Julian commented 2 years ago

Got it, ok. Then yes see the section I referenced! The paragraph before the one I quoted is also relevant:

Implementations SHOULD be able to associate arbitrary URIs with an arbitrary schema and/or automatically associate a schema's "$id"-given URI, depending on the trust that the validator has in the schema. Such URIs and schemas can be supplied to an implementation prior to processing instances, or may be noted within a schema document as it is processed, producing associations as shown in appendix A.

That's the behavior depended upon by associating these retrieval URIs with the schemas.

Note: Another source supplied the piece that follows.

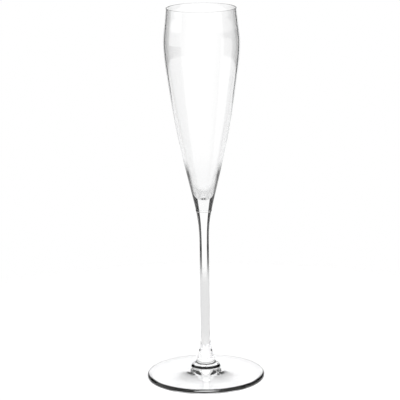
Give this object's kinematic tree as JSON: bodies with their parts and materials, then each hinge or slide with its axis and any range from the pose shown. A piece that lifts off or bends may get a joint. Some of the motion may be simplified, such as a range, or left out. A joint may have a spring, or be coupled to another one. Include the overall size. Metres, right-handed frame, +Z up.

watuwo commented 1 year ago

If I understand you correctly, then the argumentation is:

It is great that there is a test suite. I would not have noticed this feature (in this generality) otherwise (even though I currently don't want to rely on it). If you like the association of arbitrary URIs with arbitrary schemas, one could commit to the feature even more by adding even "meaner" tests. One could for instance associate a schema with a URI that is not also a retrieval URI (e.g. "mailto:example@example.com") or with a URI with a JSON-pointer-like fragment (I don't know yet how far one can go with that). One could check that a schema can be referenced using the externally associated URI directly when the target's "$id" is a relative URI reference. Of course one can always add more tests (doesn't mean it's necessarily worth the effort).

Julian commented 1 year ago

One could for instance associate a schema with a URI that is not also a retrieval URI (e.g. "mailto:example@example.com")

That's correct, we indeed could and want to -- literally the only reason we haven't already is because most implementations read schemas by locating them on the filesystem within the remotes directory, and we have no way (in the test suite API) of signalling "the retrieval URI of this schema is meant to be urn:foo".

Bowtie however perfectly well supports doing precisely that! So we are very likely to have tests of this form now.

Julian commented 1 year ago

Going to close since yes! What you reiterated is the idea. But if there are still questions/suggestions, follow up!